Pull every line containing "type" out of the material below.

-=-=-=-=-

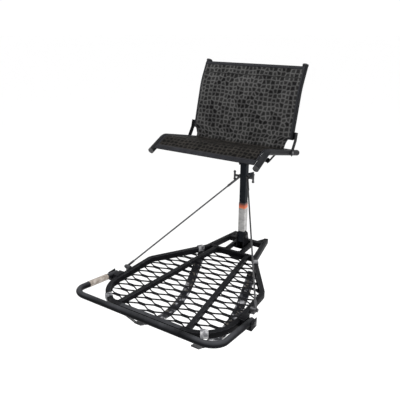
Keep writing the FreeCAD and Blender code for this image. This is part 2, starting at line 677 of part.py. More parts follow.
def make_seat():
    """S-shaped rails on a pivot tube, a middle bar that rests on the yoke, and the sling."""
    radii = [SEAT_LOW_RADIUS, SEAT_CREST_RADIUS]
    line = on_side(seat_line(), SEAT_HALF)
    rail = round_tube(line, radii, X_AXIS, SEAT_TUBE_R, SEAT_WALL)
    solid_rail = round_bar(line, radii, X_AXIS, SEAT_TUBE_R)
    pivot_z = pivot_height()
    rail = rail.cut(cross_rod(SEAT_HALF, SEAT_HALF + SEAT_TUBE_R, BACK_PIVOT_Y, pivot_z, BACK_BOLT_R))
    save("seat_rail_right", rail)
    save("seat_rail_left", mirror(rail))
    pivot = cross_rod(-SEAT_HALF, SEAT_HALF, POST_Y, SEAT_PIVOT_Z, PIVOT_TUBE_R)
    pivot = pivot.cut(cross_rod(-SEAT_HALF, SEAT_HALF, POST_Y, SEAT_PIVOT_Z, PIVOT_TUBE_R - SEAT_WALL))
    pivot = biggest(pivot.cut(solid_rail).cut(mirror(solid_rail)))
    save("seat_pivot_tube", pivot)

    half_bar = SEAT_HALF - 38
    bar = cross_rod(-half_bar, half_bar, SEAT_BAR_Y, SEAT_BAR_Z, SEAT_BAR_R)
    bore = cross_rod(-half_bar, half_bar, SEAT_BAR_Y, SEAT_BAR_Z, SEAT_BAR_R - SEAT_WALL)
    save("seat_middle_bar", bar.cut(bore))
    (y0, z0), (y1, z1) = seat_line()[1:3]
    over = z0 + (z1 - z0) * (SEAT_BAR_Y - y0) / (y1 - y0)
    low = V(half_bar - 3, SEAT_BAR_Y, SEAT_BAR_Z - SEAT_BAR_R - 1)
    high = V(SEAT_HALF - 2, SEAT_BAR_Y, over)
    tab = flat_bar([low, high], [], V(0, 1, 0), TAB_THICKNESS, TAB_WIDTH)
    tab = biggest(tab.cut(solid_rail).cut(cross_rod(0, half_bar, SEAT_BAR_Y, SEAT_BAR_Z, SEAT_BAR_R)))
    save("seat_bar_tabs", tab, mirror(tab))

    caps = []
    for tip, before in ((seat_line()[-1], seat_line()[-2]), (seat_line()[0], seat_line()[1])):
        out = toward(tip, before, -2.5)
        deep = toward(tip, before, 8)
        start, end, inner = on_side([tip, out, deep], SEAT_HALF)
        cap = rod(start, end, SEAT_TUBE_R).fuse(rod(start, inner, SEAT_TUBE_R - SEAT_WALL)).removeSplitter()
        caps += [cap, mirror(cap)]
    save("seat_rail_caps", *caps)

    lifted = shift(seat_line(), -FABRIC_LIFT)
    corner = sling_corner()
    start = toward(corner, lifted[1], 4)
    end = toward(lifted[3], lifted[2], FABRIC_LIP_INSET)
    path = on_side([start, lifted[1], lifted[2], end], 0)
    bends = [SEAT_LOW_RADIUS - FABRIC_LIFT, SEAT_CREST_RADIUS + FABRIC_LIFT]
    save("seat_sling", flat_bar(path, bends, X_AXIS, FABRIC, 2 * sling_half(SEAT_HALF)))

    face = SEAT_HALF + SEAT_TUBE_R + SIDE_GAP + BACK_PLATE + REST_GAP
    head = face + bolt_height(BACK_BOLT_R, washer=False)
    hinge = bolt(head, SEAT_HALF - 6, BACK_PIVOT_Y, pivot_z, BACK_BOLT_R, washer=False)
    save("back_pivot_bolts", hinge, mirror(hinge))


def make_yoke():
    """Two plates on the post that carry the seat's pivot tube and its middle bar."""
    arm_top = SEAT_BAR_Z - SEAT_BAR_R - REST_GAP
    front = SEAT_BAR_Y - 18
    bottom = YOKE_BOLT_Z[0] - 26
    rear = POST_Y + 22
    over = SEAT_PIVOT_Z + 20
    outline = [(rear, bottom + 8), (rear - 8, bottom), (POST_Y - 18, bottom), (POST_Y - 34, bottom + 40)]
    outline += [(front + 6, arm_top - 16), (front, arm_top - 10), (front, arm_top)]
    outline += [(SEAT_BAR_Y + 40, arm_top), (POST_Y - 30, over - 15), (POST_Y - 15, over)]
    outline += [(POST_Y + 12, over), (rear, over - 10)]
    plate = side_plate(outline, POST_HALF, POST_HALF + YOKE_THICKNESS)
    plate = plate.cut(cross_rod(0, 40, POST_Y, SEAT_PIVOT_Z, PIVOT_TUBE_R + RUNNING))
    for z in YOKE_BOLT_Z:
        plate = plate.cut(cross_rod(0, 40, POST_Y, z, YOKE_BOLT_R))
    save("seat_yoke", plate, mirror(plate))
    outside = POST_HALF + YOKE_THICKNESS
    head = outside + bolt_height(YOKE_BOLT_R)
    save("yoke_bolts", *[bolt(head, -outside - 9, POST_Y, z, YOKE_BOLT_R) for z in YOKE_BOLT_Z])
    save("yoke_nuts", *[nut(-outside - 6.5, -outside, POST_Y, z, YOKE_BOLT_R) for z in YOKE_BOLT_Z])


def make_backrest():
    """Rails bent back near the top on outer hinge plates, two cross bars and the sling's upper half."""
    foot, bend, top = back_line()
    line = on_side(back_line(), BACK_HALF)
    rail = round_tube(line, [BACK_RADIUS], X_AXIS, SEAT_TUBE_R, SEAT_WALL)
    solid_rail = round_bar(line, [BACK_RADIUS], X_AXIS, SEAT_TUBE_R)
    save("back_rail_right", rail)
    save("back_rail_left", mirror(rail))

    pivot = (BACK_PIVOT_Y, pivot_height())
    knee = toward(foot, bend, 34)
    slant = shift([pivot, foot, knee], 13)
    back = shift([pivot, foot, knee], -13)
    outline = [toward(slant[0], slant[1], -12)] + slant[1:] + list(reversed(back[1:]))
    outline += [toward(back[0], back[1], -12)]
    inner = SEAT_HALF + SEAT_TUBE_R + SIDE_GAP
    plate = side_plate(outline, inner, inner + BACK_PLATE)
    weld = [toward(foot, bend, 2), knee]
    boss = side_plate(shift(weld, 7) + list(reversed(shift(weld, -7))), BACK_HALF, inner)
    plate = plate.fuse(boss.cut(solid_rail)).removeSplitter()
    plate = plate.cut(cross_rod(inner - 1, inner + 9, pivot[0], pivot[1], BACK_BOLT_R + RUNNING))
    save("back_hinge_plates", biggest(plate), mirror(biggest(plate)))

    dropped = shift(back_line(), -BACK_BAR_DROP)
    for name, place in (("back_top_bar", toward(dropped[2], dropped[1], 10)),
                        ("back_lower_bar", toward(dropped[0], dropped[1], 34))):
        bar = cross_rod(-BACK_HALF, BACK_HALF, place[0], place[1], BACK_BAR_R)
        bar = bar.cut(cross_rod(-BACK_HALF, BACK_HALF, place[0], place[1], BACK_BAR_R - SEAT_WALL))
        save(name, biggest(bar.cut(solid_rail).cut(mirror(solid_rail))))

    start, end, inner_end = on_side([top, toward(top, bend, -4), toward(top, bend, 8)], BACK_HALF)
    plug = rod(start, inner_end, SEAT_TUBE_R - SEAT_WALL)
    cap = rod(start, end, SEAT_TUBE_R + 1).fuse(plug).removeSplitter()
    save("back_rail_caps", cap, mirror(cap))

    lifted = shift(back_line(), FABRIC_LIFT)
    corner = sling_corner()
    low = toward(corner, lifted[1], BACK_FABRIC_START + 8)
    high = toward(lifted[2], lifted[1], BACK_FABRIC_END)
    path = on_side([low, lifted[1], high], 0)
    save("back_sling", flat_bar(path, [BACK_RADIUS + FABRIC_LIFT], X_AXIS, FABRIC, 2 * sling_half(BACK_HALF)))


def strap_loop(start, end, slab, space):
    """Webbing round a rail, open where the grate meets the rail."""
    out = space + WEBBING_THICKNESS
    loop = flat_bar([start, end], [], Z_AXIS, RAIL_WIDTH + 2 * out, RAIL_HEIGHT + 2 * out)
    loop = loop.cut(flat_bar([start, end], [], Z_AXIS, RAIL_WIDTH + 2 * space, RAIL_HEIGHT + 2 * space))
    return biggest(loop.cut(slab))


def ribbon(start, end, width, thickness):
    """A straight flat strap between two points, its width close to level."""
    along = (end - start).normalize()
    return flat_bar([start, end], [], along.cross(X_AXIS).normalize(), width, thickness)


def ribbon_rise(along):
    """How far a webbing ribbon's end stands above its centre."""
    along.normalize()
    thin = along.cross(X_AXIS).normalize()
    wide = along.cross(thin)
    return (WEBBING_WIDTH * abs(wide.z) + WEBBING_THICKNESS * abs(thin.z)) / 2


def make_straps(slab):
    """Shoulder straps for carrying the folded stand, hung under the platform."""
    corner = side_rail_points()
    kink, bend = V(*corner[0], RAIL_Z), V(*corner[1], RAIL_Z)
    along = (bend - kink).normalize()
    middle = kink + along * ((kink.y - LOOP_REAR_Y) / -along.y)
    half = WEBBING_WIDTH / 2
    rear = strap_loop(middle - along * half, middle + along * half, slab, SOFT_GAP)
    turn = math.asin((LOOP_X - corner_start(corner)) / CORNER_RADIUS)
    front_y = corner[-1][1] + CORNER_RADIUS * (1 - math.cos(turn))
    tangent = V(math.cos(turn), math.sin(turn), 0)
    hold = V(LOOP_X, front_y, RAIL_Z)
    sag = half ** 2 / 2 / (CORNER_RADIUS - RAIL_WIDTH / 2)
    front = strap_loop(hold - tangent * half, hold + tangent * half, slab, sag + SOFT_GAP)
    save("strap_loops_rear", rear, mirror(rear))
    save("strap_loops_front", front, mirror(front))

    line = on_side(STRAP_LINE, STRAP_X)
    strap = flat_bar(line, [40] * (len(line) - 2), X_AXIS, STRAP_THICKNESS, STRAP_WIDTH)
    save("shoulder_strap_right", strap)
    save("shoulder_strap_left", mirror(strap))

    under = -RAIL_HEIGHT - 3 * SOFT_GAP - WEBBING_THICKNESS
    hang = V(middle.x, middle.y, under)
    hang.z -= ribbon_rise(line[0] - hang)
    drop = (line[0] - hang).normalize()
    rear_web = ribbon(hang, line[0] - drop * WEBBING_SETBACK, WEBBING_WIDTH, WEBBING_THICKNESS)
    way = (line[-1] - line[-2]).normalize()
    buckle_start = line[-1] + way * SOFT_GAP
    buckle_end = buckle_start + way * BUCKLE[1]
    buckle = ribbon(buckle_start, buckle_end, BUCKLE[0], BUCKLE[2])
    knot = V(LOOP_X, front_y, under - sag)
    knot.z -= ribbon_rise(knot - buckle_end)
    lead = (knot - buckle_end).normalize()
    front_web = ribbon(buckle_end + lead * BUCKLE_SETBACK, knot, WEBBING_WIDTH, WEBBING_THICKNESS)
    save("strap_webbing_rear", rear_web, mirror(rear_web))
    save("strap_webbing_front", front_web, mirror(front_web))
    save("strap_buckles", buckle, mirror(buckle))


os.makedirs("parts", exist_ok=True)
make_post()
make_hooks()
make_cables()
make_hinge()
frame_solids = make_platform_frame()
grate_slab = make_grate(frame_solids)
make_footrest(frame_solids)
make_yoke()
make_seat()
make_backrest()
make_straps(grate_slab)
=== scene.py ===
"""Hang-on tree stand: post, cable-hung platform, sling seat with a backrest, swing-out footrest."""
import math
import random

import bmesh
import bpy
from mathutils import Matrix, Vector


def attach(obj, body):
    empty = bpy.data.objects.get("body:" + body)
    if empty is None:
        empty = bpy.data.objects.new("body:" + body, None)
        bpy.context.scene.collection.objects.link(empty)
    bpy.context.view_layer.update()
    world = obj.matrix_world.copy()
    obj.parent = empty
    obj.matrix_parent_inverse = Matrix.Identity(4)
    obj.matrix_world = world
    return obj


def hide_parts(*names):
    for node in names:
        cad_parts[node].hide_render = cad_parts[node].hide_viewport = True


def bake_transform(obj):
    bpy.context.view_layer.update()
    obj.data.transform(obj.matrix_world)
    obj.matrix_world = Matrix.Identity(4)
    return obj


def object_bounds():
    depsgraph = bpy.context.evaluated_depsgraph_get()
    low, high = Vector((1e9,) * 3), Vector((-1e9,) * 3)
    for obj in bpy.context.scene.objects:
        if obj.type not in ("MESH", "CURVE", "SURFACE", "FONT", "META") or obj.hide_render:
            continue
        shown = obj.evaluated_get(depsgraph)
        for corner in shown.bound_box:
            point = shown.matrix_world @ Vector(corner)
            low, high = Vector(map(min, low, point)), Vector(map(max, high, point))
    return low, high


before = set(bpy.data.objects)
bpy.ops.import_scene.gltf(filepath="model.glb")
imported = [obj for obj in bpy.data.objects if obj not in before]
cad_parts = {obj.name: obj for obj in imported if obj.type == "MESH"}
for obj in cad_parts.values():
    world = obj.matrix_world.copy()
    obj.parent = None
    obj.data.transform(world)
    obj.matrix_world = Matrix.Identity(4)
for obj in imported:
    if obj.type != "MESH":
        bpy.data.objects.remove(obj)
cad_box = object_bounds()


# ---------------------------------------------------------------- camera, floor and light
# The stand is looked at from the sitter's front left and from above. It hangs in a pale
# studio: one wide floor, a big soft lamp overhead, a weaker one by the camera, a bright sky.
eye = Vector((1.0089, -2.0393, 1.0761))
turned, tilted = math.radians(32.4), math.radians(20.86)
level = Vector((-math.sin(turned), math.cos(turned), 0.0))
looking = level * math.cos(tilted) - Vector((0.0, 0.0, math.sin(tilted)))
camera = bpy.data.objects.new("camera", bpy.data.cameras.new("camera"))
camera.data.lens = 43.43
camera.data.sensor_width = 36.0
camera.data.clip_end = 200.0
camera.location = eye
camera.rotation_mode = "QUATERNION"
camera.rotation_quaternion = looking.to_track_quat("-Z", "Y")
bpy.context.collection.objects.link(camera)
bpy.context.scene.camera = camera
bpy.context.scene.view_settings.view_transform = "Standard"


def lamp(name, place, aim, size, power):
    """A square soft lamp turned towards a point."""
    light = bpy.data.lights.new(name, "AREA")
    light.shape = "SQUARE"
    light.size = size
    light.energy = power
    made = bpy.data.objects.new(name, light)
    made.location = place
    made.rotation_mode = "QUATERNION"
    made.rotation_quaternion = (Vector(aim) - Vector(place)).to_track_quat("-Z", "Y")
    bpy.context.collection.objects.link(made)


lamp("lamp_over", (-0.6, -0.9, 3.0), (0.0, -0.3, 0.2), 1.4, 60.0)
lamp("lamp_camera", (2.4, -2.9, 1.2), (0.0, -0.3, 0.3), 1.2, 55.0)
lamp("lamp_side", (2.9, 0.1, 1.0), (0.0, -0.3, 0.5), 0.9, 45.0)

sky = bpy.data.worlds.new("studio")
sky.use_nodes = True
sky.node_tree.nodes["Background"].inputs["Color"].default_value = (1.0, 1.0, 1.0, 1.0)
sky.node_tree.nodes["Background"].inputs["Strength"].default_value = 1.03
bpy.context.scene.world = sky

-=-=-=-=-

** Result of the task **
        if obj.type not in ("MESH", "CURVE", "SURFACE", "FONT", "META") or obj.hide_render:
cad_parts = {obj.name: obj for obj in imported if obj.type == "MESH"}
    if obj.type != "MESH":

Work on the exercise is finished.